Sikapi Korupsi e-KTP, Mahasiswa Turun ke Jalan

Jakarta, KPonline – Terkait kasus korupsi elektronik kartu tanda penduduk (e-KTP), mahasiswa sudah bergerak.

Diberitakan sejumlah media, mahasiswa yang tergabung dalam Aliansi Badan Eksekutif Mahasiswa (BEM) Indonesia berbondong-bondong mendatangi Gedung Komisi Pemberantasan Korupsi (KPK) di Jalan Persada, Jakarta, Kamis (9/3/2017).

Salah satu perwakilan dari Ketua BEM Universitas Indonesia (UI), Muhammad Saiful Mujab mengatakan, kasus korupsi elektronik kartu tanda penduduk (e-KTP) telah melukai hati masyarakat.

“Kasus e-KTP sangat menyiksa dan membuat rakyat menangis apalagi kasus ini rugikan Indonesia sampai triliunan rupiah,” kata Mujab.

Menyikapi hal tersebut, Aliansi BEM Indonesia KPK diminta untuk mengusut tuntas kasus e-KTP karena telah menyeret banyak nama pejabat yang duduk di bangku DPR.

“Kami desak kepada KPK usut kasus ini. Ada beberapa tokoh yang menyalahgunakaan kekuasaan dan kepentingan buat digunakan kepentingan sendiri,” kata Mujab.

Sebelumnya, Presiden Konfederasi Serikat Pekerja Indonesia (KSPI) Said Iqbal menyatakan sangat peduli dan mendukung pemberantasan korupsi yang dilakukan oleh Komisi Pemberantasan Korupsi (KPK).

“Setiap kasus korupsi harus diproses hukum sesuai aturan yang berlaku. Tidak boleh tebang pilih. Korupsi merajalela rakyat sengsara. Korupsi dihajar rakyat sejahtera,” kata Said Iqbal.

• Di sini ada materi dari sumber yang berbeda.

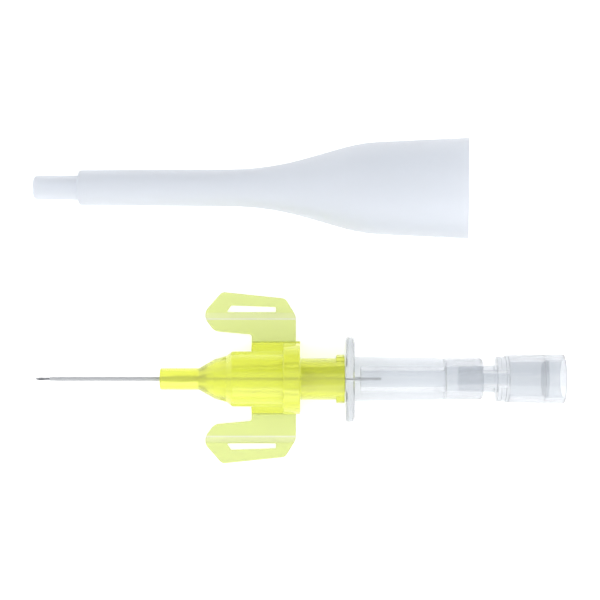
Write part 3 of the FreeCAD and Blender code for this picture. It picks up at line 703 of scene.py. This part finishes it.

Lebih lanjut dikatakannya, buruh Indonesia mendesak dan mendukung KPK untuk membongkar dugaan kasus korupsi E-KTP yang melibatkan para petinggi negeri ini.

KPK harus berani bertindak semenjak JPU menyebutkan nama-nama terkait dengan korupsi E-KTP, Gumawan Fauzi, Diah Anggraini, Ganjar Pranowo, Yasonna Laoly, Setya Novanto, dan lain sebagainya.

Nama-nama tersebut harus mulai diperiksa dan dilakukan penyelidikan. Bukan sekadar dipanggil sebagai saksi. Uang sebanyak Rp2,3 triliun yang diduga dikorupsi adalah uang rakyat yang berasal dari pajak.

“Dalam hal ini, para buruh juga ikut berkonstribusi membayar pajak, maka sudah seharusnya jika buruh peduli dengan kasus ini,” kata Said Iqbal.

Dia menegaskan akibat uang negara yang dikorupsi itu, buruh tidak bisa mendapatkan tingkat kesejahteraan yang optimal.

Hal ini juga semakin menyuburkan praktik-praktik pengusaha yang memberi upeti kepada para pejabat untuk menggolkan tujuannya, sehingga ongkos atau biaya produksi semakin mahal. Dampaknya, kesejahteraan buruh yang dikurangi.

“Dengan uang sebesar itu, pemerintah bisa memberikan fasilitas kesehatan dan pendidikan yang lebih baik. Pengentasan kemiskinan bisa cepat dilakukan. Tetapi para koruptor justru tega menari-nari di atas penderitaan rakyat,” kata Said Iqbal.